旅行業の登録は、承継しないため新たな登録の取得が必要

旅行業法第16条に営業保証金について合併や分割があった場合、営業保証金の権利は承継すると記載されていますが、旅行業法第3条の旅行業の登録までは承継される記載がはありません。


宅地建物取引業の免許は、承継しないため新たな免許の取得が必要

宅地建物取引業法の中に、宅地建物取引業法第3条の免許について合併や分割により承継される記載がありません。

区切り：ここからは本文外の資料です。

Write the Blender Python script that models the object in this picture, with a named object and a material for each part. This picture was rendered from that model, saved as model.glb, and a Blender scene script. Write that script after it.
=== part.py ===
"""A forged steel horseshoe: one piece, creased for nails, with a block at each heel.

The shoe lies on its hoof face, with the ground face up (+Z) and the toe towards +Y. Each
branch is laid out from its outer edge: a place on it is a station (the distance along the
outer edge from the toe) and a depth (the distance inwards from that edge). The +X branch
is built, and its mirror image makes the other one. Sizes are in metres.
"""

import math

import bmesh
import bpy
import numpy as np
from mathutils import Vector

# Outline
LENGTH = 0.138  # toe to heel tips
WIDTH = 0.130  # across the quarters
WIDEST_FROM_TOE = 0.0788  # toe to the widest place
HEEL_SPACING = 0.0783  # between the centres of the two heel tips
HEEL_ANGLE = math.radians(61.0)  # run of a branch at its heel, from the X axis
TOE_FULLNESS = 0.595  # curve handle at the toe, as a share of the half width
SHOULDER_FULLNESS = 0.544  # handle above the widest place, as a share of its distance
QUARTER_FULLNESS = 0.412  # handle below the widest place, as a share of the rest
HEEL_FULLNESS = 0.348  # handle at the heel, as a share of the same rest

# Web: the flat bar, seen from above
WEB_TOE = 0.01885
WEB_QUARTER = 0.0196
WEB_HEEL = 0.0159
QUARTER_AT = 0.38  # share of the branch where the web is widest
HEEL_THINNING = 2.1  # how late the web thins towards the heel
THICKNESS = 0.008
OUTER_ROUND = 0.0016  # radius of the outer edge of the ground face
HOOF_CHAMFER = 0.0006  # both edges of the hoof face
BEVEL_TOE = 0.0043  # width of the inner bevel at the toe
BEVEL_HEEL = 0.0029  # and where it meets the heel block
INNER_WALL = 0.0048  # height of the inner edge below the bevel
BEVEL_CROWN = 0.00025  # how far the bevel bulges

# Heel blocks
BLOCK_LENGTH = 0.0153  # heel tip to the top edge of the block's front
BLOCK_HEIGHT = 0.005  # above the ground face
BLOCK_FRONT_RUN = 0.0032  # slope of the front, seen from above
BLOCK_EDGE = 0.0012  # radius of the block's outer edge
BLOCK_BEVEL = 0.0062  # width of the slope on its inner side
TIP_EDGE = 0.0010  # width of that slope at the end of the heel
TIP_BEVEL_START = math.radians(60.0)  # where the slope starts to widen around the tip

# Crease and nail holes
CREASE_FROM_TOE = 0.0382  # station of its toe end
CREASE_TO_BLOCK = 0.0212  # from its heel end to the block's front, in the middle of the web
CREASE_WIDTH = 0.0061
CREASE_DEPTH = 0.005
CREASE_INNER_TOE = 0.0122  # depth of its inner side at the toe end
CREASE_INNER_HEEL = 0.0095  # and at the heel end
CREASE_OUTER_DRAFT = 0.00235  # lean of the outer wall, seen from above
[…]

労働者派遣事業の許可は、承継しないため新たな許可の取得が必要

労働者派遣法の中に、労働者派遣事業の許可について合併や分割により承継される記載がありません。労働者派遣事業関係業務取扱要領参照


有料職業紹介事業の許可は、承継しないため新たな許可の取得が必要

職業紹介事業に関し規定している職業安定法の中に、有料職業紹介事業の許可について合併や分割により承継される記載がありません。

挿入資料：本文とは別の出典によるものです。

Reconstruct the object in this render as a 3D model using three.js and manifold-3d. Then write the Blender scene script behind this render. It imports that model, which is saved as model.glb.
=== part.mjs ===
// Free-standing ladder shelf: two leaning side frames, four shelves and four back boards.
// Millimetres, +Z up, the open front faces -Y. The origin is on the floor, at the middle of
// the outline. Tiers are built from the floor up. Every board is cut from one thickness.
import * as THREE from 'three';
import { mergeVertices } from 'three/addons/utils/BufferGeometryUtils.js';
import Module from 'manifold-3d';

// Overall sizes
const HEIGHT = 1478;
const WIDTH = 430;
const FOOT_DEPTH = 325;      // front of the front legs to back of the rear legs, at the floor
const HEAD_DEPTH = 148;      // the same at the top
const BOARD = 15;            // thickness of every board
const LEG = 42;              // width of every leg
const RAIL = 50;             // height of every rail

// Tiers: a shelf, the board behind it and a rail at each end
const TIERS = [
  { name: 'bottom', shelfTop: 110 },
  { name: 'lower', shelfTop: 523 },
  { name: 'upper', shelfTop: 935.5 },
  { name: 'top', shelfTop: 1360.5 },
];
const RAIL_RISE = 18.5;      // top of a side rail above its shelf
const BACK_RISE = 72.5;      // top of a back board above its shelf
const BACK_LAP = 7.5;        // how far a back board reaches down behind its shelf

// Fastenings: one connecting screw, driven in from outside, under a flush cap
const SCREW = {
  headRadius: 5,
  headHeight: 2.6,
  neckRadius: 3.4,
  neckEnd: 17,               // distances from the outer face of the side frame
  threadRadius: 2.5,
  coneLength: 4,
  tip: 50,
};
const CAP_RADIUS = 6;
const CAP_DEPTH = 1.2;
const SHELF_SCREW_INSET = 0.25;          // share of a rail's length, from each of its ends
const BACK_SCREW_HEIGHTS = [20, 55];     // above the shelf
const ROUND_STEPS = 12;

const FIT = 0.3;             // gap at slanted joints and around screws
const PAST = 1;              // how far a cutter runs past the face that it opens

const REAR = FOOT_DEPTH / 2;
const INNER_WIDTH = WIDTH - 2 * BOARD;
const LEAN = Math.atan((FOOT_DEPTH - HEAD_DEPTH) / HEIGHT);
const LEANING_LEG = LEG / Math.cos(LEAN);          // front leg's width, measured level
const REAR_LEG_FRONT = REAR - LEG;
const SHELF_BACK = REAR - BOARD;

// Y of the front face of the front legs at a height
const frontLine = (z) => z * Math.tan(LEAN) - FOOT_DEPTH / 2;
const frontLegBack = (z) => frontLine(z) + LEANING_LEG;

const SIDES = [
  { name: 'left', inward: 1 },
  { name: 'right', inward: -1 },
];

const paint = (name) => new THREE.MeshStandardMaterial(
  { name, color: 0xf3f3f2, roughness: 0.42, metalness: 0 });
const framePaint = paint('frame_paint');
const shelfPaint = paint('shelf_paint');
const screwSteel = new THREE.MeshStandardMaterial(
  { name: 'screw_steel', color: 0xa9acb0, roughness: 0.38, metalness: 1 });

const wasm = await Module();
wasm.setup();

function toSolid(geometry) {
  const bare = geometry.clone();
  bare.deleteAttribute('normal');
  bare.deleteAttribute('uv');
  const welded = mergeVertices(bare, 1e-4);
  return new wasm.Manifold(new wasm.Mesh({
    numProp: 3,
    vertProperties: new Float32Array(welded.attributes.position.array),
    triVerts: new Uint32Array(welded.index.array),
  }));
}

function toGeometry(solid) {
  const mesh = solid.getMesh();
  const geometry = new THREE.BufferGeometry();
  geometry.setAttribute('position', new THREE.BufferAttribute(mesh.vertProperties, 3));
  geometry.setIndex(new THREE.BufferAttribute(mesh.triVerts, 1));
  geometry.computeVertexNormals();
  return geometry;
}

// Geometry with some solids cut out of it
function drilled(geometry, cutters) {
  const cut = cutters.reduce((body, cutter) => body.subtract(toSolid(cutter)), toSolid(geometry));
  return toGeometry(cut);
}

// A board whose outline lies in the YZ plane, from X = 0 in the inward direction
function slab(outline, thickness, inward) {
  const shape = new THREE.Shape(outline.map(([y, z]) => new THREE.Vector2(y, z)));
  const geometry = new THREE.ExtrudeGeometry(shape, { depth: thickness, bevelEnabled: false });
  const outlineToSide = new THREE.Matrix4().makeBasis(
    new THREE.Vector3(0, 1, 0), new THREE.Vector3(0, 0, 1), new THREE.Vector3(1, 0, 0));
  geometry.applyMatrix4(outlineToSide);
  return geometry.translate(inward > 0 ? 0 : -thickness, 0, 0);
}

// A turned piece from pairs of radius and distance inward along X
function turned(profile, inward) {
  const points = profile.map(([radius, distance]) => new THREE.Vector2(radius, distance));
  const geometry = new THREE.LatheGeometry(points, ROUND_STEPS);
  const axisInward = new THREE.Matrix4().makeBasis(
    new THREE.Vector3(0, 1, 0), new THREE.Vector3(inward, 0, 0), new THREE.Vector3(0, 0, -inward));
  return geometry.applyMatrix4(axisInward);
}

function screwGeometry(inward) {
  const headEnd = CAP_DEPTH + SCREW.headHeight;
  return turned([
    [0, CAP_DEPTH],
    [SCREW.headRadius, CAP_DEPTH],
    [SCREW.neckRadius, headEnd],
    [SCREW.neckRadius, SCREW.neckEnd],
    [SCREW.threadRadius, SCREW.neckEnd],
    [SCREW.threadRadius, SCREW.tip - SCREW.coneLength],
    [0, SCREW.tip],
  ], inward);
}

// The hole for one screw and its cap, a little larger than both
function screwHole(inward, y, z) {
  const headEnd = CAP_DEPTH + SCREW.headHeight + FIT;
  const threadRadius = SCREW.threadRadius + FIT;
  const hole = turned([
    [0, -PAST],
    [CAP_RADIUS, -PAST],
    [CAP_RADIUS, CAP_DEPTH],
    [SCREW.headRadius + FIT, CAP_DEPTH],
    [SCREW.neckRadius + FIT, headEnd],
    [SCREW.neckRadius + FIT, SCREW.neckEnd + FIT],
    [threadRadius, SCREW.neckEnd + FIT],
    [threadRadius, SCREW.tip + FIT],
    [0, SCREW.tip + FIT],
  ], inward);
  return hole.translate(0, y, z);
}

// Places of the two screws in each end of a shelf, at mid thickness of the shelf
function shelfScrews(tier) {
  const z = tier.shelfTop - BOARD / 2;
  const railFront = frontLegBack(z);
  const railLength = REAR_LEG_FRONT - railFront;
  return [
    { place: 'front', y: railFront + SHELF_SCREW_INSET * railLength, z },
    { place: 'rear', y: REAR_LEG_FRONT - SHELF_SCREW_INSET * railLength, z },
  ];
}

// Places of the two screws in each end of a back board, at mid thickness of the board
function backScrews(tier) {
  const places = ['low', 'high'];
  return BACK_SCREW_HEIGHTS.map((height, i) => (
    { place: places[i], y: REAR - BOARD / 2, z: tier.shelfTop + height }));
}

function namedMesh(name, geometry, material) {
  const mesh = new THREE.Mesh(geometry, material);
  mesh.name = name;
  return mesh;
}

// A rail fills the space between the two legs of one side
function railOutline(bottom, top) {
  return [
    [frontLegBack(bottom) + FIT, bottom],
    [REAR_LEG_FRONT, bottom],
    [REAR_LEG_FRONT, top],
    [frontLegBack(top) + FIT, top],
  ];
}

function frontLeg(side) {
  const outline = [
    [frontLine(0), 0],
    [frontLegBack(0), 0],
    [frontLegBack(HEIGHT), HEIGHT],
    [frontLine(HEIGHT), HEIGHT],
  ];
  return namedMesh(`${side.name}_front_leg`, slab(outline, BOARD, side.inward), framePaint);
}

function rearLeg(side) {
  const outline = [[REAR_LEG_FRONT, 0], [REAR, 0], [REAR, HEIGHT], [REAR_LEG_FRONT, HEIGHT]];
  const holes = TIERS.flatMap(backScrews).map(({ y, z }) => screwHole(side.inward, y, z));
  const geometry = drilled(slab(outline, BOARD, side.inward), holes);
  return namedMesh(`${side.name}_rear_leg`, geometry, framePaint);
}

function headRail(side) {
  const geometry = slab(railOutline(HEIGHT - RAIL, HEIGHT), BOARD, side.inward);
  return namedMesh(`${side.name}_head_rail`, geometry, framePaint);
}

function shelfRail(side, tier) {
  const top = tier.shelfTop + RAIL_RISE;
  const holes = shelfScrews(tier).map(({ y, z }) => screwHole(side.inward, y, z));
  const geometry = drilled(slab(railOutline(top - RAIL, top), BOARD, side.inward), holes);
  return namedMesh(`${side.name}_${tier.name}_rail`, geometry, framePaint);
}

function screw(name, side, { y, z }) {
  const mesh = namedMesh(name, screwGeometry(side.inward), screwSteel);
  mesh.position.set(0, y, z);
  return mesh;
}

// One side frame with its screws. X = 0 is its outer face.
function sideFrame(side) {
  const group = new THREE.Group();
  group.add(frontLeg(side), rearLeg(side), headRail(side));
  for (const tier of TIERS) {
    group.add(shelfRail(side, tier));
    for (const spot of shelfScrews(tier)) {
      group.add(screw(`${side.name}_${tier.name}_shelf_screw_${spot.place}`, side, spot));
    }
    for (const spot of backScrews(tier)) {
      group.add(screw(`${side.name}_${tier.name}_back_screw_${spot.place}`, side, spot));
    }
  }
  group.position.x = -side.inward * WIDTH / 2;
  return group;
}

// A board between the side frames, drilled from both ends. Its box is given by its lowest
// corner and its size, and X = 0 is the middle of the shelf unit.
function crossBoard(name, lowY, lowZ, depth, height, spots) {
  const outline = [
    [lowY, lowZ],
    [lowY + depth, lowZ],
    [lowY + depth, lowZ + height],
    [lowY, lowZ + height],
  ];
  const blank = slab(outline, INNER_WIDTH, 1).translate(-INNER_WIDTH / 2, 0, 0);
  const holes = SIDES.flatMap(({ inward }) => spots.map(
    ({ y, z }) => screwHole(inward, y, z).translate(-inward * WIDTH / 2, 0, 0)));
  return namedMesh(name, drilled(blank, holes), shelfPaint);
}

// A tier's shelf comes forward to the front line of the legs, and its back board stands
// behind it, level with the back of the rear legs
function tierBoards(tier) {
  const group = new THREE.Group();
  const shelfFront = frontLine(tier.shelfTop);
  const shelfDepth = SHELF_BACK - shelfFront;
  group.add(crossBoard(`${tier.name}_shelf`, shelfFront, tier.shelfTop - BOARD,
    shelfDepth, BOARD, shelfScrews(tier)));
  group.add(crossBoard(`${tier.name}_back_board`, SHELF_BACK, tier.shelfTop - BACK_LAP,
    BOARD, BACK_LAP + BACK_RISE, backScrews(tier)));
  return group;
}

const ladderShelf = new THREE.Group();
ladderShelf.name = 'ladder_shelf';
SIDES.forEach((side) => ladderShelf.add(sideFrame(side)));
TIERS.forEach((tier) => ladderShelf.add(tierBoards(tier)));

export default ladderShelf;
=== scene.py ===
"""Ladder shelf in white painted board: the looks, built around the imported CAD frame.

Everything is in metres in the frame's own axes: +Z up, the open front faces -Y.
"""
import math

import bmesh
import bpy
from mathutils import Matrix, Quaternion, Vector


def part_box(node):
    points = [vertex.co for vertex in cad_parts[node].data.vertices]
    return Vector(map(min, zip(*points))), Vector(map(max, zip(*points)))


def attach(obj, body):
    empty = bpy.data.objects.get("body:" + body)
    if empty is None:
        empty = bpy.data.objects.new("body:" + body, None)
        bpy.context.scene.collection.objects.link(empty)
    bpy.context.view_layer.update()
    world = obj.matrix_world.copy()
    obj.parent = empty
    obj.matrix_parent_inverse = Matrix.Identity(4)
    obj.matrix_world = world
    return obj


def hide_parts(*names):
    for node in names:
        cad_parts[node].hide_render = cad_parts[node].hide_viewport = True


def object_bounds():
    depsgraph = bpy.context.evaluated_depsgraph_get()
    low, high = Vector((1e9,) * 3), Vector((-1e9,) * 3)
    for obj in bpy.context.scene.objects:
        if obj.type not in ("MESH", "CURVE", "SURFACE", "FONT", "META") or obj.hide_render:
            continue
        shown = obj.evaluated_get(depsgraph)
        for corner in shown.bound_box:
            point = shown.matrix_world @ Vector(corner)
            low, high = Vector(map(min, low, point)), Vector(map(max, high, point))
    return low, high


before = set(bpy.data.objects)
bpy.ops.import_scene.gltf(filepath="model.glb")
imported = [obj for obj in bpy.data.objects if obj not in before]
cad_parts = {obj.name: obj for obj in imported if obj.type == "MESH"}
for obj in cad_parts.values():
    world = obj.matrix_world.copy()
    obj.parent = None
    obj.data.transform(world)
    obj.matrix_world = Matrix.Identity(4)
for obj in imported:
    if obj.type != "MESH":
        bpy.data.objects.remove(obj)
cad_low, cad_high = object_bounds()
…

運送関係の法人の合併や会社分割は、国土交通大臣の認可が効力要件になる場合があるため要注意

一般貨物自動車運送事業、第二種貨物利用運送事業、一般旅客自動車運送事業を行う法人が合併や会社分割をする場合、国土交通大臣の認可を受けなければ、その効力が生じません。

 

そのため一般貨物自動車運送事業、第二種貨物利用運送事業、一般旅客自動車運送事業を行う法人の合併や会社分割の登記申請の添付書類として【国土交通大臣の認可書】が必要になります。

 

仮に定款に上記の事業目的を掲げながら、実際には事業を行っていない者(目的上事業者)が合併や会社分割の登記申請をする場合は、登記申請の添付書類として【合併等についての認可を要しない旨の主務官庁の証明書等】を添付する必要があります。

 

上記運送事業の他にも、一般旅客定期航路事業、旅客定期航路事業、定期航路事業、船舶運航事業、海上運送事業を行なう者の合併や会社分割も同じような取扱いとされています(商業登記ハンドブック第3版179頁)。